「書記バートルビー」 メルヴィル 感想文
「今のは空耳だったんだ」(光文社古典新訳文庫 p.31)
以前、問題ある後輩に「なぜそんな嘘をつくの?」と聞いたことがあった。
そして彼女は、「私は気にしませんから」と答えた。
一瞬これは夢なのかと、今立っている場所がどこなのかわからなくなるような、思いもよらない言葉に茫然自失したことがあった。
1850年代、法律事務所で書類を写す仕事、法律筆耕人バートルビーという男を、弁護士であり雇い主「私」の目線で語っている。
そして期待していた書記バートルビーに仕事で頼み事をすると、ことごとく拒絶されてしまうというとても奇妙な出来事が起こる。彼の心に何が潜んでいたのか。
「私はしない方がいいと思います」
(I would prefer not to.)と、驚愕の言葉を、激情的ではなく静かで真面目な態度のこの拒絶が難解なのだ、余程暴れてくれた方がわかりやすいと思う。
引用はじめ
「先例がない形、また過激なほど非合理的な形で断定されると、断定された側の人は、どんなに徹底した信念を持っていても、たじろぎ始めてしまうものです。不思議なことかもしれませんが、そんな目にあった人は、すべての正義もすべての道理も、もしかしたら相手方にあるのではないか、などとぼんやり思い始めるものです」(p.36)
引用終わり
この雇い主の言葉が、まさに「私は気にしませんから」と言われた瞬間の私の気持ちだった。《もしかしたら私が間違い?》と首を横に振っていた。
雇い主は、若干独りよがりの親切を満足しながら与えているように思えた。周りに自分がどう見えているのかを気にしながら。しかし人柄はとても良いのだ。
こういうタイプの経営者には、なぜか、かなり難しいユニークな部下ばかりが寄ってくる。破天荒な部下達に合わせている感じがちょっと情けなく見えてしまった。
こんなに理不尽なことを繰り返し言われても、悪意のない彼を、「何とかしなければ」と思っている弁護士がバートルビーの見えない何かを感じ取っていたようにも思えた。
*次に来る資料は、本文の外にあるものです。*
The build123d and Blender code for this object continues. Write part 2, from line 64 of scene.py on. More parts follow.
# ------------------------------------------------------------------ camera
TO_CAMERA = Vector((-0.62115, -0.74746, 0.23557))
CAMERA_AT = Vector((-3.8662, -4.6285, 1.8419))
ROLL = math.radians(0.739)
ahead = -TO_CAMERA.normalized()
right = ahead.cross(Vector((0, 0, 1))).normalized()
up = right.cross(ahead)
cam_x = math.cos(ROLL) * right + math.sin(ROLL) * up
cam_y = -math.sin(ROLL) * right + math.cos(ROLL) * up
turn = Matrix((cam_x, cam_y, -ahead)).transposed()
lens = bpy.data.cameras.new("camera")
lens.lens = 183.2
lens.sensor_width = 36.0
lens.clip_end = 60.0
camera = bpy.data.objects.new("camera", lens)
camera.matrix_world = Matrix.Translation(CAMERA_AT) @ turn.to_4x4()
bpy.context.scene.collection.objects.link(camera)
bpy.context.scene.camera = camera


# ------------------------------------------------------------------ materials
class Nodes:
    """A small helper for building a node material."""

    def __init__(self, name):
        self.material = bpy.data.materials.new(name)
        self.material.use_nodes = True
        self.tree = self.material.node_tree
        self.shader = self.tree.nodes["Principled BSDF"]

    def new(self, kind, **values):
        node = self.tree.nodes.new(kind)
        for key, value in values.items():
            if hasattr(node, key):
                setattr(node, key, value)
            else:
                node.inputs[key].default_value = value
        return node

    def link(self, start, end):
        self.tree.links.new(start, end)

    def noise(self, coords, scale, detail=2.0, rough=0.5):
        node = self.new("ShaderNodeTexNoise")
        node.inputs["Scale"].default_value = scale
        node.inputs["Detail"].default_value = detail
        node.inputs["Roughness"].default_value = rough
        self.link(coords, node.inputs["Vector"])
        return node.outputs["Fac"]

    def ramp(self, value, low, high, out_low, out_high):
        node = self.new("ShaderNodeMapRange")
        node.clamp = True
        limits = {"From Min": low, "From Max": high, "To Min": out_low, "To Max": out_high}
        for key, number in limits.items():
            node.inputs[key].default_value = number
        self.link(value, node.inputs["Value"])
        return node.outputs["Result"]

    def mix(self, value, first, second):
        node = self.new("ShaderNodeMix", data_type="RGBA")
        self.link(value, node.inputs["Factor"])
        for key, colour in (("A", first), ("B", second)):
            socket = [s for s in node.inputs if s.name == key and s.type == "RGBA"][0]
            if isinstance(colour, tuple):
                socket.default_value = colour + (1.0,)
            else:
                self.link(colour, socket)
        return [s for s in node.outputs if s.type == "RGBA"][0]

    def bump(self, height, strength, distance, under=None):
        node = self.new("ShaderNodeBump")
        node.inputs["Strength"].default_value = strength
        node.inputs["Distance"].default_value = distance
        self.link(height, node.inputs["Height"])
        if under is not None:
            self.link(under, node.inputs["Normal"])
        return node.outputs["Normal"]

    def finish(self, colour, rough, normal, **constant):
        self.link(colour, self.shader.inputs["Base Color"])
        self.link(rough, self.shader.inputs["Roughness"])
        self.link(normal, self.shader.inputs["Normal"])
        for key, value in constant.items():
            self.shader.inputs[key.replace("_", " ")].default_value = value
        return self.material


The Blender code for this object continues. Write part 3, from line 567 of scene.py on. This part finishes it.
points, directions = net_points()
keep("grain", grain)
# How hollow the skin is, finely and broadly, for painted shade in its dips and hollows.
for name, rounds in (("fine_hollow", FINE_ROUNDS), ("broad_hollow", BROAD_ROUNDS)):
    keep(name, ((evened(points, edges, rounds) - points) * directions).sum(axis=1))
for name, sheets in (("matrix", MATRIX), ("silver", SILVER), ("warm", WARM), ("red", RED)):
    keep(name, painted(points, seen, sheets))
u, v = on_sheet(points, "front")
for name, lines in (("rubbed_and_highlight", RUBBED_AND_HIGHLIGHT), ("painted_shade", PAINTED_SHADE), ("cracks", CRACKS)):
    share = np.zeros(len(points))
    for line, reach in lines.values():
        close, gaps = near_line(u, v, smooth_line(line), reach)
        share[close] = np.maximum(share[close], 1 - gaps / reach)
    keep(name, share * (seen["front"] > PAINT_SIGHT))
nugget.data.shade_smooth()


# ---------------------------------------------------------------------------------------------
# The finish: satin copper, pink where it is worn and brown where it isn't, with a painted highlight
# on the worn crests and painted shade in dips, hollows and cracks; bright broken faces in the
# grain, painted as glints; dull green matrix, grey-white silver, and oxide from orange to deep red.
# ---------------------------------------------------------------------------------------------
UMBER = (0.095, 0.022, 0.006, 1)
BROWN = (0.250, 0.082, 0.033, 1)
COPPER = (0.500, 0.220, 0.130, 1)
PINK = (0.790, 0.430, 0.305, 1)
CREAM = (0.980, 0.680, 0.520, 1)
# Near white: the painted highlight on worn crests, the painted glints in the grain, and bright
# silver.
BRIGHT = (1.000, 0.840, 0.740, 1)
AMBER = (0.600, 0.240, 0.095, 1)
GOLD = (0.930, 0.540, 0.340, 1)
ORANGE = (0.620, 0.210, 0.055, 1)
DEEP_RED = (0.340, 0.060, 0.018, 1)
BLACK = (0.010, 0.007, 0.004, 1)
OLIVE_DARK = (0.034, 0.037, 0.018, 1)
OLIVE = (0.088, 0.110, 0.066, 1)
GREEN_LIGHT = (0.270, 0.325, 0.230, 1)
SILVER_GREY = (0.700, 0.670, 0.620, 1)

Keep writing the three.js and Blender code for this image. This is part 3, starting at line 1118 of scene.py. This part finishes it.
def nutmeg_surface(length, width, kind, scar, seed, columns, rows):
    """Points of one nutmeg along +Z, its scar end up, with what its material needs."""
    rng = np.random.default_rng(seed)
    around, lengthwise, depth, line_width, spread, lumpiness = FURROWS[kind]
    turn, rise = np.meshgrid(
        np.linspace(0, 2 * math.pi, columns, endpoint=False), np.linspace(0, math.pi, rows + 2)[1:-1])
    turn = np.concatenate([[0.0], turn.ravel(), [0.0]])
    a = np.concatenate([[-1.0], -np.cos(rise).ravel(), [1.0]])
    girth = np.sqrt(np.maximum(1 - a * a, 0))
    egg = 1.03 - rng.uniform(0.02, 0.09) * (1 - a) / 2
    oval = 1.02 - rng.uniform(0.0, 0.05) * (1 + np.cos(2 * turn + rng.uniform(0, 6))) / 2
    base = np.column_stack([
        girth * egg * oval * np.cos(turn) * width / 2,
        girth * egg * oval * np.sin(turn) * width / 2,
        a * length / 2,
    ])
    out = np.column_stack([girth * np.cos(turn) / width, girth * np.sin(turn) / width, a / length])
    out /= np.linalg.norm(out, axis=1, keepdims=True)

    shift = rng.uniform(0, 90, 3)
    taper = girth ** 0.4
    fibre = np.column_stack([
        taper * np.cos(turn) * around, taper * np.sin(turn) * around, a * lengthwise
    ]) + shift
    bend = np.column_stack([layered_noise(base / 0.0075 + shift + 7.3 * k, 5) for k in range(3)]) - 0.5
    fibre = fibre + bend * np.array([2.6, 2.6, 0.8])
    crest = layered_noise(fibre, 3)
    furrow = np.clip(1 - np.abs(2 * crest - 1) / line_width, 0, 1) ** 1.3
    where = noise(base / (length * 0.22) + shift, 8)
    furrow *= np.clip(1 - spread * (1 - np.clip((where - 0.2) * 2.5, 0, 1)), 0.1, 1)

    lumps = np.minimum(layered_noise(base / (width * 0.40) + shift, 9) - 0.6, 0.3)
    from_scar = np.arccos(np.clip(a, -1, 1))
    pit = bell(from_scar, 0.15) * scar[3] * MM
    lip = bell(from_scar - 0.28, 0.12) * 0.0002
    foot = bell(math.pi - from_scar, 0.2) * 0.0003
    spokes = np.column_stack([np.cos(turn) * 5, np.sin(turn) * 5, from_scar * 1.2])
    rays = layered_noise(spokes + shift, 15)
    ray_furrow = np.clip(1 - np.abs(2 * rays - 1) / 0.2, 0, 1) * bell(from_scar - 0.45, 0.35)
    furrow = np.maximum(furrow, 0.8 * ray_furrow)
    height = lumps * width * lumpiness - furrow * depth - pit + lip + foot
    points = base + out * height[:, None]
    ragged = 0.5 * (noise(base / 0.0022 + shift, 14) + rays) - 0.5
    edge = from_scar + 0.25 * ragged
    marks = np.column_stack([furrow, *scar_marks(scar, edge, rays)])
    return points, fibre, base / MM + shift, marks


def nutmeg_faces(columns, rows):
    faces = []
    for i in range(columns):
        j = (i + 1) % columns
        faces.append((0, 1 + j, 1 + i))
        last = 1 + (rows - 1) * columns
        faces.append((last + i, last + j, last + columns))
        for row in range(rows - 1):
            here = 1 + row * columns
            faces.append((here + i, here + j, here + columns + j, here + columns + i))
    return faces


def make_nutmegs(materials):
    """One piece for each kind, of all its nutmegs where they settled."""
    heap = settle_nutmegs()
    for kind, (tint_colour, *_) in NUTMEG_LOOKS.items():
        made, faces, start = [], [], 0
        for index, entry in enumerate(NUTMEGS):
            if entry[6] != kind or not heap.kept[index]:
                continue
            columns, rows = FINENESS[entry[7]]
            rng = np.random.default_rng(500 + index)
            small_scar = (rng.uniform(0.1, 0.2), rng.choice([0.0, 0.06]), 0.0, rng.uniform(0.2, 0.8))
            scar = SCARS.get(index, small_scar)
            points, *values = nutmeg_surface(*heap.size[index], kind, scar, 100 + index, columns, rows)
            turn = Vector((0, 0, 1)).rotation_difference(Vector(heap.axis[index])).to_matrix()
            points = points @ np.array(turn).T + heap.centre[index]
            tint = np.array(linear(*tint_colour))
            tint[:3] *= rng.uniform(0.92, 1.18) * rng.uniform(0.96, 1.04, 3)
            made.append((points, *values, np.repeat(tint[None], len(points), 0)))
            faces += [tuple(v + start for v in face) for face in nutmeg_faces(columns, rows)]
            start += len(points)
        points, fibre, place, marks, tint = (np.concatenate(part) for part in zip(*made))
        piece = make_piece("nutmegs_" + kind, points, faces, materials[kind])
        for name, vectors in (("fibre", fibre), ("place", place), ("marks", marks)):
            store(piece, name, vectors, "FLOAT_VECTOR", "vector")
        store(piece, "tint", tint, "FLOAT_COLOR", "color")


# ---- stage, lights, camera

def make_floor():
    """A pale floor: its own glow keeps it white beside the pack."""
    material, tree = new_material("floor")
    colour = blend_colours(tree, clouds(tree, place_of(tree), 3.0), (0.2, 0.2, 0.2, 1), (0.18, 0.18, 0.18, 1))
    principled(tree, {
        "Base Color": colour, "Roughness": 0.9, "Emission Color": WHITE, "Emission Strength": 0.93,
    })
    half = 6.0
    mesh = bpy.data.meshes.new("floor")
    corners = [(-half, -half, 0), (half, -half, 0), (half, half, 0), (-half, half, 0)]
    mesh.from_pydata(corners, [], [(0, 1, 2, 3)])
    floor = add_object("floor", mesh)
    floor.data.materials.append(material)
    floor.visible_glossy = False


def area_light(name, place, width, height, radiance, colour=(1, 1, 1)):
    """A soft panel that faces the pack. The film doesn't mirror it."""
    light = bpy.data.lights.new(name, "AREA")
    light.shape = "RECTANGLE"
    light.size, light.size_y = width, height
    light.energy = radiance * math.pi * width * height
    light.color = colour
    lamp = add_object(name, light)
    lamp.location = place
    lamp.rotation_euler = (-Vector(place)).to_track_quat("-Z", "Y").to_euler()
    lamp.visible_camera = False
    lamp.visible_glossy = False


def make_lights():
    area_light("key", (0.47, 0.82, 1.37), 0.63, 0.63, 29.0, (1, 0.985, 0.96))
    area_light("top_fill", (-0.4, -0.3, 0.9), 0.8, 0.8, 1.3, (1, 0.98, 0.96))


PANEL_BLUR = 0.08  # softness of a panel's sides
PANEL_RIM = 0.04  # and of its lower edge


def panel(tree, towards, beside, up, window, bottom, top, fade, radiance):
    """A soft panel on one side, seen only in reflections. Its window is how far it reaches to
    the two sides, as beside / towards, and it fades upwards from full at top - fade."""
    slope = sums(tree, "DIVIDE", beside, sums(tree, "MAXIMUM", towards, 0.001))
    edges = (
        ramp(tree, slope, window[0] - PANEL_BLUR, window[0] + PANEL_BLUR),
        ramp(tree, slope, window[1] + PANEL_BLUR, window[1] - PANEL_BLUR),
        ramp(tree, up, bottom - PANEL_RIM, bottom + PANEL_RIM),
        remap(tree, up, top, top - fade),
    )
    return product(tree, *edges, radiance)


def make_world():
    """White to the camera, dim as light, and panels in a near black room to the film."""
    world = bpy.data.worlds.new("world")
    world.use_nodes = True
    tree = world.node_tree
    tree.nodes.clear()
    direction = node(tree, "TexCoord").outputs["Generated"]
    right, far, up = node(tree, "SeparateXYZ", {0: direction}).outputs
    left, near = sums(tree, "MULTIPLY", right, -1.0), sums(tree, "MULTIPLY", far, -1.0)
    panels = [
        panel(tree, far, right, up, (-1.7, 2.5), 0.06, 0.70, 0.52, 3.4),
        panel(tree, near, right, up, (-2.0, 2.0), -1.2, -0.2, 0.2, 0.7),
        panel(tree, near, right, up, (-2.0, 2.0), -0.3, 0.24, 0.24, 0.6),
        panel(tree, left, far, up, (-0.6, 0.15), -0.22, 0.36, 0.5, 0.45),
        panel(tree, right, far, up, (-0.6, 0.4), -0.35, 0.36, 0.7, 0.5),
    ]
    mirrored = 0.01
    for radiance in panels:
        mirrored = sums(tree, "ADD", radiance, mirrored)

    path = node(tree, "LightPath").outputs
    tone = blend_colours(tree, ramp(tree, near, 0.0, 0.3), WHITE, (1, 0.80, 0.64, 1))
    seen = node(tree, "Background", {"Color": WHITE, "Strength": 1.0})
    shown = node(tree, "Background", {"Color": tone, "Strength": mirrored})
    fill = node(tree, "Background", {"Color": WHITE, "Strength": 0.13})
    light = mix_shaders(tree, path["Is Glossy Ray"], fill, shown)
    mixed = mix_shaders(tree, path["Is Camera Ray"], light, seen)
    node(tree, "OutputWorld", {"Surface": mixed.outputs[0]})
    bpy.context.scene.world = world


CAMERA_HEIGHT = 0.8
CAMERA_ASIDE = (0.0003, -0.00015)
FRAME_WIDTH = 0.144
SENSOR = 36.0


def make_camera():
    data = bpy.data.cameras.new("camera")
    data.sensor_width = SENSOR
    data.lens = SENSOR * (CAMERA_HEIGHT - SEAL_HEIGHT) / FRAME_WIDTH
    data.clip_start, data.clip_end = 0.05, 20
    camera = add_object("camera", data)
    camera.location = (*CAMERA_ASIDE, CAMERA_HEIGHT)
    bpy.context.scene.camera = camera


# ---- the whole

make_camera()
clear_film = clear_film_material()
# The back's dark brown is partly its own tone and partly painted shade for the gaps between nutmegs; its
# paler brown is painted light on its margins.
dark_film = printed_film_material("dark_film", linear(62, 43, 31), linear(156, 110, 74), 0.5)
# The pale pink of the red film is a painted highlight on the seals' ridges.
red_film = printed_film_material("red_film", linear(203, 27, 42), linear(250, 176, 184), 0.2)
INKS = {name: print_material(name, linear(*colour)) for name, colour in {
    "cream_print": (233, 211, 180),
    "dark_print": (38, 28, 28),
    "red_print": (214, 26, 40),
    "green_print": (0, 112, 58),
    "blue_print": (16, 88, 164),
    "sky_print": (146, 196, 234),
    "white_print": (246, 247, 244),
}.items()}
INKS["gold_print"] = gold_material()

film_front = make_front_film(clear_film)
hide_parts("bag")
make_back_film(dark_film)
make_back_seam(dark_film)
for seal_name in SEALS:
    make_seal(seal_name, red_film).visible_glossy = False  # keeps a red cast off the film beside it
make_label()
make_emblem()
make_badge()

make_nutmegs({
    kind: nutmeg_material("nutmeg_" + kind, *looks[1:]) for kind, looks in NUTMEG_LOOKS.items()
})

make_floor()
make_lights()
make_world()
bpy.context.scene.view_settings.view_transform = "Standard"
「何か至高の考えが彼の中に働いて、彼を説き伏せ、あのようにいわせたのではないか」(p.35)と、彼の優れた部分が経験から見えたのか。
バートルビーは、沈黙の中に何か動かないものを静かに持ち続けていて、それを貫こうとしているように私には思われた。
ビルの壁に囲まれていた事務所、更に緑色の折りたたみ戸で仕切られた狭い空間がバートルビーの安心できる居場所であったのだろう。ただそこにいられる場所のみを、「私に与えてくれ」と、無言で欲しているように感じた。
「圧倒的な孤独感」、それは雇い主の目から見えたものであって、バートルビーは既に自分の運命を自分で決めていたと、ある意味振り切れて心は自由だったのではないかと、そして彼の魂はもう別の場所へ既に向かってしまっていたのではなかったかと想像してみた。
「今ここに存在しなければいい、できればそうしたい!どことも誰ともまったく繋がりたくない!」というバートルビーの静かで穏やかな声が聞こえてきそうだった。
いつも壁を見つめていたのはなぜだろう。壁の奥にある完全な世界を感じていたのだろうか。もはやこの世の景色など眼中になかったのか。
静かに死ねる場所を探していたのかもしれないと深い痛みと穏やかな完遂を望んでいたように思えた。
バートルビーは、前職で郵便局員として「配達不能郵便」、デッドレターズという届かない手紙を毎年荷車一杯焼却していたという。
届くはずの相手はもうすでに亡き人になっていた。
届かなかった手紙のそれぞれの差出人の思いの深さが突き刺さるように彼の心を蝕んでいったのだと。
亡骸を燃やすより、強い思いと心を燃やすような罪に苛まれていたのだろうか。
そして彼は生きている今の世界を彼の視点でくまなく見破り、見限っていったのかもしれない。ただ写すだけの書類が、どのような結果を引き起こすかが想像も出来ずに。すべてが意味を失ってしまって絶望の中にいたとしか思えなかった。
最後に辿り着いた、「墓場(刑務所)」で、あの緑多き庭で、食事を拒否し餓死したことは、貫き通したバートルビーの強い意志だったのだと、そこまでしか考えられなかった。